Anonymity: Is this internet land anonymity? Are you asking if one is usually encouraged to go hog wild if no one is watching? I don’t know. Let me ask you; have you ever done something naughty while under that oh so delectable guise of anonymity (don’t lie, that would probably be bad manners somewhere, right beside poor grammar and bad spelling- confines where I’m liable to have a short life span)?

Familiarity: Is this familiarity among friends? Or just meeting someone in an airport terminal and proceed to tell them about your life story (this happened to me recently, I’m not yet sure if I could classify this as good or bad manners. She was a nice lady, with great kids –at least that’s what she said-, she’s a stay at home mom, but, she misses her high powered job. Nice lady.)? Are you in a culture that embodies familiarity? Or not? Is it a short gauge culture? Personal space culture?

How about I just keep my hands to myself until I find out whether this is considered rude and uninviting in some cultures?

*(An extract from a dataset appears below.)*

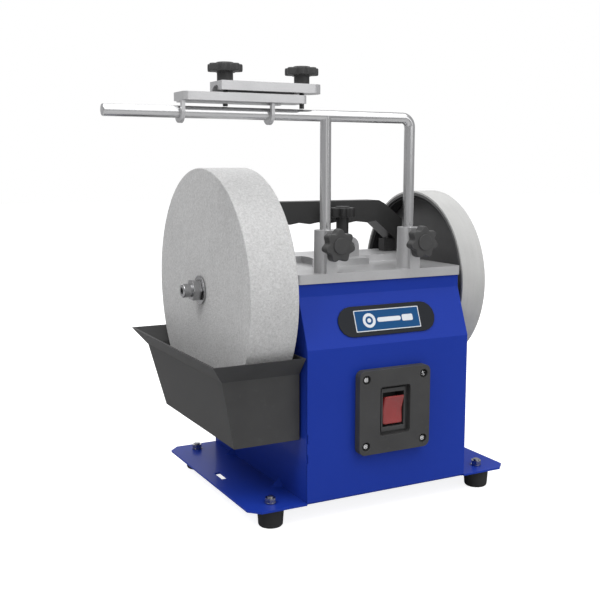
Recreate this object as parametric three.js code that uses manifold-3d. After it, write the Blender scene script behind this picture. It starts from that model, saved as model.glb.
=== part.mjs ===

How about the learning curve? The ability to learn what’s not acceptable, really fast. Oh, I’m not supposed to use that contraction? My ‘I’ is supposed to go before my ‘e’ except after some odd exception? Got it. Now if I could just remember all these rules (and manage to keep my impulses in check), then am (or was that ‘I’m’) good to go.

There’s something to this.

Being pissed? Staying pissed?

Why do people assume someone else to be “pissed off” because they lack tolerance for the inane and trivial?

I’m not pissed, I’m direct and ascerbic. That does not necessitate an angry mentality or demeanor.

???

Yep, I have to agree. Empathize and reach middle ground. Or at least try to. Body language also is part of it. Learning body language can help with cross cultural exchange. We all have the same basic body language no matter where we are from. So perhaps being observant would help.